K. M.: Myślę, że po 10-ciu latach pracy na maszynach znam odpowiednie techniki, które mogą dać mi zwycięstwo.

 

eROBOCZE: Czy między konkursem BIG BAU, a pracą w maszynie na co dzień jest wiele wspólnego? Czy doświadczenie z pracy przydaje się w konkurencjach i odwrotnie?

K. M.: Jest bardzo dużo wspólnego, na przykład znajomość maszyny, jej funkcjonowania, czułości działania układu jezdneg cho, hydrauliki. Operator, który pracował na większej liczbie maszyn lub chociaż jeździł już wcześniej na maszynie udostępnionej na cele zawodów, ma większe szanse na dobry wynik. Będzie wiedział jak ją obsługiwać; jak to mówią operatorzy - „ będzie czuł maszynę”.

 

moris 5

 

eROBOCZE: Jaka jest Twoja ulubiona maszyna robocza?

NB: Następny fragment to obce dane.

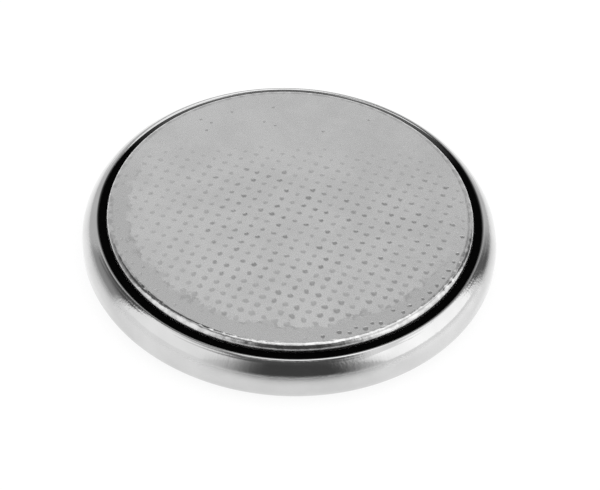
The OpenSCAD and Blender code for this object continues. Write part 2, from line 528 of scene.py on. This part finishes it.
def pit_outline(shape, place, radius, stretch, chance):
    """An octagon on the open face, uneven like a worn punch's mark. Returns its one face."""
    turned = Matrix.Rotation(chance.uniform(-0.5, 0.5), 4, "Z") @ Matrix.Diagonal((*stretch, 1, 1))
    spot = Matrix.Translation((place.x, place.y, face_z)) @ turned
    made = bmesh.ops.create_circle(shape, cap_ends=True, segments=8, radius=radius, matrix=spot)
    for v in made["verts"]:
        v.co.xy += Vector((chance.uniform(-1, 1), chance.uniform(-1, 1))) * pit_uneven * radius
    return made["verts"][0].link_faces[0]


def press_in(shape, outlines, steps):
    """Sinks the outlined faces into the flat, by steps of a width and a drop."""
    for width, drop in steps:
        bmesh.ops.inset_individual(shape, faces=outlines, thickness=width, depth=-drop)


def press_pits(shape):
    """Fills the open face with a flat sheet, and presses the grid's pits and specks into it.

    The specks are smaller: deep ones along the front right edge, faint ones along the rest of
    the front, and lone ones at the back.
    """
    chance = random.Random(pit_seed + 1)
    rim = [e for e in shape.edges if e.is_boundary]
    batches = [[] for depth in pan_depths]
    deep_specks = []
    faint_specks = []
    lone_specks = []
    for place in pit_places():
        front = how_far(place.y, -2.0, -6.0)
        strength = pit_strength(place) * chance.uniform(0.57 + 0.03 * front, 0.93 - 0.13 * front)
        wide = 0.74 + 0.26 * strength + 0.1 * front
        stretch = (wide * chance.uniform(0.9, 1.12),
                   wide * chance.uniform(0.85, 1.05) * (0.98 + 0.25 * front))
        inside = place.length < flat_r - pit_edge_gap
        at_edge = flat_r - edge_band < place.length < flat_r
        front_right = place.x > 1.2 and place.y < -1.0
        if front_right and flat_r - deep_band < place.length < flat_r and chance.random() < 0.75:
            outwards = 0.06 if place.y < -5.5 else 0.35
            place.length = min(place.length + outwards, speck_reach)
            stretch = (chance.uniform(0.75, 1.1), chance.uniform(0.75, 1.1))
            deep_specks.append(pit_outline(shape, place, speck_r + 0.02, stretch, chance))
        elif inside and strength > 0.1:
            pit = pit_outline(shape, place, pit_r + pit_margin, stretch, chance)
            batches[min(int(strength * len(pan_depths)), len(pan_depths) - 1)].append(pit)
        elif at_edge and place.y < 2.5 and chance.random() < 0.85:
            place.length = min(place.length + 0.06, speck_reach)
            faint_specks.append(pit_outline(shape, place, speck_r, (1, 1), chance))
        elif inside and chance.random() < 0.14:
            lone_specks.append(pit_outline(shape, place, speck_r - 0.02, (1, 1), chance))
    outlines = sum(batches, []) + deep_specks + faint_specks + lone_specks
    edges = rim + [e for outline in outlines for e in outline.edges]
    bmesh.ops.triangle_fill(shape, use_beauty=True, edges=edges, normal=(0, 0, 1))
    bmesh.ops.recalc_face_normals(shape, faces=shape.faces)
    level, pan_slope, pan_floor, core_slope = pit_rings
    for pan, core, batch in zip(pan_depths, core_depths, batches):
        press_in(shape, batch, ((level, 0.0), (pan_slope, pan)))
        if core > 0:
            press_in(shape, batch, ((pan_floor, 0.0), (core_slope, core)))
    press_in(shape, deep_specks, deep_speck_steps)
    press_in(shape, faint_specks, faint_speck_steps)
    press_in(shape, lone_specks, lone_speck_steps)


def dent_bend(shape):
    """Presses the punch's outermost points into the bend, where they blur its bright line."""
    edge_pits = [p for p in pit_places() if p.length > flat_r - pit_r]
    bend = [v for v in shape.verts
            if v.co.z > bend_mid_z and flat_r - 0.02 < math.hypot(v.co.x, v.co.y) < cap_r + 0.01]
    for v in bend:
        near = sum(math.exp(-((v.co.xy - p).length / bend_dent_r) ** 2) for p in edge_pits
                   if (v.co.xy - p).length < bend_dent_reach)
        dent = bend_dent * (1 + 0.6 * how_far(v.co.x, 4.0, 7.0))
        v.co.z -= dent * near + bend_ripple * (0.5 + 0.5 * noise.noise(v.co * 2.2))


section, tip = outline_from(flat_r - 2 * rim_ring, face_z)
tip = straight_to(section, tip, flat_r - rim_ring, face_z)
tip = straight_to(section, tip, flat_r, face_z)
tip = round_about(section, tip, flat_r, bend_mid_z, -90, 20)
tip = straight_to(section, tip, cap_r, step_z + step_fillet_r)
tip = round_about(section, tip, cap_r + step_fillet_r, step_z + step_fillet_r, 90, 6)
tip = round_about(section, tip, skirt_r - step_bend_r, step_z - step_bend_r, -90, 10)
tip = straight_to(section, tip, skirt_r, skirt_end_z)
tip = straight_to(section, tip, skirt_inner_r, skirt_end_z)
tip = straight_to(section, tip, skirt_inner_r, step_z - step_bend_r)
tip = round_about(section, tip, skirt_r - step_bend_r, step_z - step_bend_r, 90, 6)
tip = round_about(section, tip, cap_r + step_fillet_r, step_z + step_fillet_r, -90, 6)
tip = straight_to(section, tip, cap_r - sheet_t, top_z - sheet_t - inner_corner)
tip = straight_to(section, tip, cap_r - sheet_t - inner_corner, top_z - sheet_t)
tip = straight_to(section, tip, 0, top_z - sheet_t)
turn_round(section)
press_pits(section)
dent_bend(section)
cap = finished(section, "cap_cup", cap_steel(), sharp_degrees=65)
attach(cap, "root")
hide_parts("negative_cap")

# ---- Table ----------------------------------------------------------------------------
# A plain white table top under the cell. It belongs to the studio and not to the cell.
# The camera sees it as an even white, and it keeps the cell's soft shadow; the metal sees it glow
# brighter behind the cell than ahead of it, a painted pool of light.

table_r = 3000.0
# The camera's white, and the painted glow that the metal sees ahead of and behind the cell
white_to_camera = 1.05
white_ahead = 0.98
white_behind = 1.5


def white_table():
    f = Finish("white_table")
    seen = f.add("ShaderNodeLightPath").outputs
    mirrored = seen["Is Glossy Ray"]
    lit = f.math("MAXIMUM", seen["Is Camera Ray"],
                 f.math("MAXIMUM", mirrored, seen["Is Transmission Ray"]))
    f.feed(f.shader.inputs["Base Color"], grey(0.9))
    f.feed(f.shader.inputs["Roughness"], 0.7)
    f.shader.inputs["Specular IOR Level"].default_value = 0.0
    glow = f.add("ShaderNodeEmission")
    # Painted light: the metal sees the table glow brighter from front to back
    painted_pool = f.ramp(f.split(f.in_mm)["Y"], -16.0, 16.0, white_ahead, white_behind)
    to_metal = f.math("MULTIPLY", painted_pool, mirrored)
    to_camera = f.math("SUBTRACT", white_to_camera, f.math("MULTIPLY", 0.5, mirrored))
    f.feed(glow.inputs["Strength"], f.math("MAXIMUM", to_metal, to_camera))
    plain_mix = f.add("ShaderNodeMixShader")
    f.feed(plain_mix.inputs["Fac"], f.math("MULTIPLY", lit, 0.8))
    f.feed(plain_mix.inputs[1], f.shader.outputs[0])
    f.feed(plain_mix.inputs[2], glow.outputs[0])
    sheen = f.add("ShaderNodeBsdfGlossy")
    sheen.inputs["Roughness"].default_value = 0.2
    sheen.inputs["Color"].default_value = grey(1.0)
    grazing = f.add("ShaderNodeFresnel").outputs[0]
    sheen_mix = f.add("ShaderNodeMixShader")
    f.feed(sheen_mix.inputs["Fac"], f.math("MULTIPLY", grazing, mirrored))
    f.feed(sheen_mix.inputs[1], plain_mix.outputs[0])
    f.feed(sheen_mix.inputs[2], sheen.outputs[0])
    f.feed(f.tree.nodes["Material Output"].inputs["Surface"], sheen_mix.outputs[0])
    return f.material


shape = bmesh.new()
bmesh.ops.create_circle(shape, cap_ends=True, segments=96, radius=table_r)
table = finished(shape, "table", white_table())

# ---- Studio ---------------------------------------------------------------------------
# White surroundings, with soft lamps at the left, at the right and overhead. The dark cards
# stand where the camera and the gaps between the lamps are, and only the metal sees them.

world = bpy.data.worlds.new("studio")
world.use_nodes = True
world.node_tree.nodes["Background"].inputs["Color"].default_value = grey(1.0)
world.node_tree.nodes["Background"].inputs["Strength"].default_value = 1.0
bpy.context.scene.world = world

lamp_away = 600.0
card_away = 480.0


def towards(azimuth, elevation):
    """The direction at so many degrees from +X, and so many above the table."""
    a, e = math.radians(azimuth), math.radians(elevation)
    return Vector((math.cos(a) * math.cos(e), math.sin(a) * math.cos(e), math.sin(e)))


def soft_lamp(name, azimuth, elevation, wide, high, level):
    """An area lamp that looks at the cell, and adds level to the white that the metal sees."""
    lamp = bpy.data.lights.new(name, "AREA")
    lamp.shape = "RECTANGLE"
    lamp.size = 2 * lamp_away * MM * math.tan(math.radians(wide / 2))
    lamp.size_y = 2 * lamp_away * MM * math.tan(math.radians(high / 2))
    lamp.energy = level * math.pi * lamp.size * lamp.size_y
    stand = bpy.data.objects.new(name, lamp)
    outwards = towards(azimuth, elevation)
    stand.rotation_euler = outwards.to_track_quat("Z", "Y").to_euler()
    stand.location = outwards * lamp_away * MM
    bpy.context.scene.collection.objects.link(stand)


def card_black(name, azimuths, elevations, level, soft_sides, soft_ends):
    """A dim glow between two azimuths and two elevations, which fades to clear at its edges."""
    f = Finish(name)
    middle = math.radians(sum(azimuths) / 2)
    half_wide = (azimuths[1] - azimuths[0]) / 2
    low, high = elevations
    x, y, z = f.split(f.vector("NORMALIZE", f.place))
    ahead = f.math("ADD", f.math("MULTIPLY", x, math.cos(middle)),
                   f.math("MULTIPLY", y, math.sin(middle)))
    aside = f.math("SUBTRACT", f.math("MULTIPLY", y, math.cos(middle)),
                   f.math("MULTIPLY", x, math.sin(middle)))
    turn = f.math("ABSOLUTE", f.math("DEGREES", f.math("ARCTAN2", aside, ahead)))
    rise = f.math("DEGREES", f.math("ARCSINE", z))
    in_turn = f.ramp(turn, half_wide - soft_sides, half_wide + soft_sides, 1.0, 0.0)
    above_low = f.ramp(rise, low - soft_ends, low + soft_ends)
    below_high = f.ramp(rise, high - soft_ends, high + soft_ends, 1.0, 0.0)
    glow = f.add("ShaderNodeEmission")
    glow.inputs["Color"].default_value = grey(1.0)
    glow.inputs["Strength"].default_value = level
    clear = f.add("ShaderNodeBsdfTransparent")
    mixed = f.add("ShaderNodeMixShader")
    f.feed(mixed.inputs["Fac"], f.math("MULTIPLY", in_turn, f.math("MULTIPLY", above_low, below_high)))
    f.feed(mixed.inputs[1], clear.outputs[0])
    f.feed(mixed.inputs[2], glow.outputs[0])
    f.feed(f.tree.nodes["Material Output"].inputs["Surface"], mixed.outputs[0])
    return f.material


def dark_card(name, azimuths, elevations, level, soft_sides, soft_ends, away=card_away):
    """A curved card round the cell, large enough for the soft edges of its black."""
    shape = bmesh.new()
    start = azimuths[0] - soft_sides
    corner = shape.verts.new(towards(start, elevations[0] - soft_ends) * away)
    side = towards(start - 90, 0)
    high = math.radians(elevations[1] - elevations[0] + 2 * soft_ends)
    wide = math.radians(azimuths[1] - azimuths[0] + 2 * soft_sides)
    bmesh.ops.spin(shape, geom=[corner], cent=(0, 0, 0), axis=side, angle=high, steps=24)
    bmesh.ops.spin(shape, geom=shape.verts[:] + shape.edges[:], cent=(0, 0, 0), axis=(0, 0, 1),
                   angle=wide, steps=32)
    black = card_black(name, azimuths, elevations, level, soft_sides, soft_ends)
    card = finished(shape, name, black)
    card.visible_camera = False
    card.visible_shadow = False
    card.visible_diffuse = False


soft_lamp("lamp_left", 208, 32, 48, 40, 0.12)
soft_lamp("lamp_right", 347, 28, 56, 38, 0.42)
soft_lamp("lamp_overhead", 70, 74, 44, 40, 0.5)
dark_card("card_camera_side", (242.5, 312), (1, 66), 0.07, 18, 12)
dark_card("card_above_camera", (228, 325), (56, 67), 0.08, 8, 5, 470.0)
dark_card("card_above_left", (186, 233), (58, 74), 0.2, 15, 8, 475.0)
dark_card("card_above_back", (97, 168), (53, 74), 0.1, 6, 5, 465.0)
dark_card("card_left_gap", (149, 180), (0, 58), 0.36, 5, 8, 460.0)
dark_card("card_left_gap_top", (148, 180), (26, 58), 0.09, 5, 13, 445.0)
dark_card("card_right_gap", (23, 38), (-1, 42), 0.13, 4, 6, 455.0)
dark_card("card_right_gap_edge", (34, 46), (-1, 40), 0.36, 6, 6, 457.0)
dark_card("card_right_top_gap", (43, 84), (40, 57), 0.36, 9, 7, 450.0)
dark_card("card_back", (46, 150), (-5, 54), 0.64, 6, 7, 490.0)

# ---- Camera ---------------------------------------------------------------------------
# It looks down on the cell from the front with a long lens, and leans a little to one side.
# Angles are in degrees and distances in millimetres.

camera_rise = 44.92
camera_lean = 2.95
camera_away = 132.39
look_at_right = 0.524
look_at_up = 0.220
camera = bpy.data.objects.new("camera", bpy.data.cameras.new("camera"))
camera.data.lens = 163.7
camera.data.sensor_width = 36.0
camera.data.clip_start = 0.005
turned = Matrix.Rotation(math.radians(90 - camera_rise), 4, "X")
aim = turned @ Vector((look_at_right * MM, look_at_up * MM, camera_away * MM))
camera.matrix_world = Matrix.Translation(aim) @ turned @ Matrix.Rotation(
    math.radians(camera_lean), 4, "Z")
bpy.context.scene.collection.objects.link(camera)
bpy.context.scene.camera = camera
bpy.context.scene.view_settings.view_transform = "Standard"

Dlaczego?

K. M.: Tak jak już mówiłem, najwięcej pracowałem na koparkach i ładowarkach różnych rozmiarów i polubiłem pracę na tych maszynach. Niemniej z każdą maszyną do której wsiądę udaje mi się zaprzyjaźnić.

 

eROBOCZE: Czy jest coś, co chciałbyś przekazać publiczności, organizatorom konkursu, a może innym zawodnikom?

K. M.: Publiczności chciałbym powiedzieć żeby przychodzili zobaczyć nasze zmagania w jeszcze większym gronie, całymi rodzinami, z dziećmi. Szczególnie właśnie dla dzieci jest to potężna dawka emocji, szczególnie kiedy mają później okazję choć na chwilę zasiąść za sterami koparki czy ładowarki.

Organizatorom życzę niesłabnącej kreatywności w wymyślaniu konkurencji. A zawodnikom, hmmm… życzę dobrych wyników, ale nie tak dobrych jak moje, ha ha! Pamiętajmy, że w znacznym stopniu zawody to świetna zabawa, ale nie walczymy tu jedynie o dyplom. Tytuł mistrza operatorów BIG BAU MASTERS to prawdziwy prestiż.